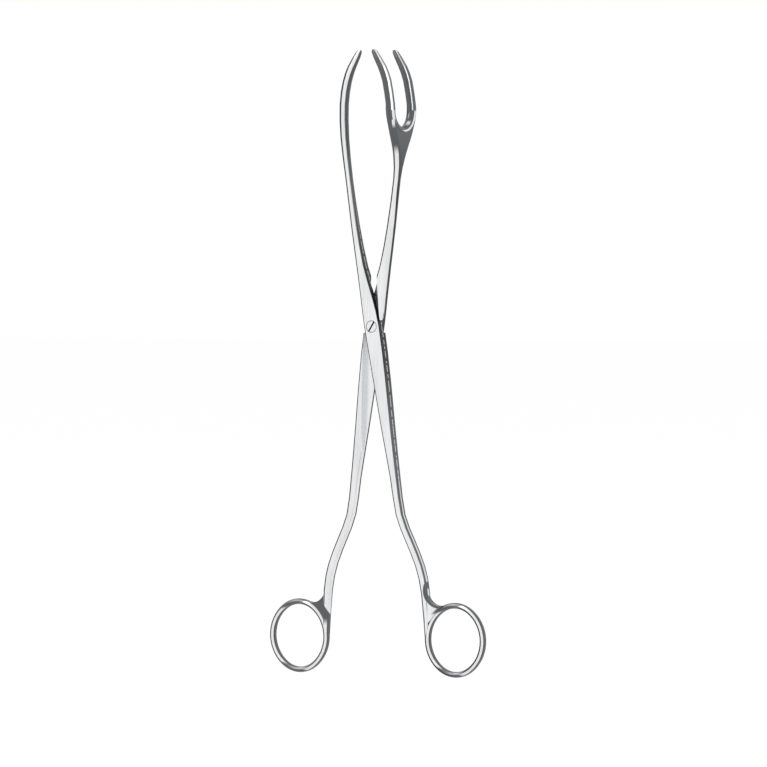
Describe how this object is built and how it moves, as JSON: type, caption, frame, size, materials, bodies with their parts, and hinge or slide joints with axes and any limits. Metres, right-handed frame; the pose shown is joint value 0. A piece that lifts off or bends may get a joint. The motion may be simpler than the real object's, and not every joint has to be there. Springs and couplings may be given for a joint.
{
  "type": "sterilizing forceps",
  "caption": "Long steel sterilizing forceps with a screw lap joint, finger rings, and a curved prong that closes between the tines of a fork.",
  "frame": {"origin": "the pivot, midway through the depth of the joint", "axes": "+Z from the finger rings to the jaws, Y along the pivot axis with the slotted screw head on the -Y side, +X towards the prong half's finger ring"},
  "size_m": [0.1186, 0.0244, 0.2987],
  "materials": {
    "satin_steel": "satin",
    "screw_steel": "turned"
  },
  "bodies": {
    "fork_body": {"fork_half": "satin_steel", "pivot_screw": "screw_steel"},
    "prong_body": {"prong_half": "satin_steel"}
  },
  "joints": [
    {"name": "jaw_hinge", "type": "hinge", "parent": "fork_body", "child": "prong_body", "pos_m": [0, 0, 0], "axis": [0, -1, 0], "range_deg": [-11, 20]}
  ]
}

▸ PROMPT: Of the lines in the material, how many include "axes"? Respond with the number alone.

▸ EXPECTED ANSWER: 2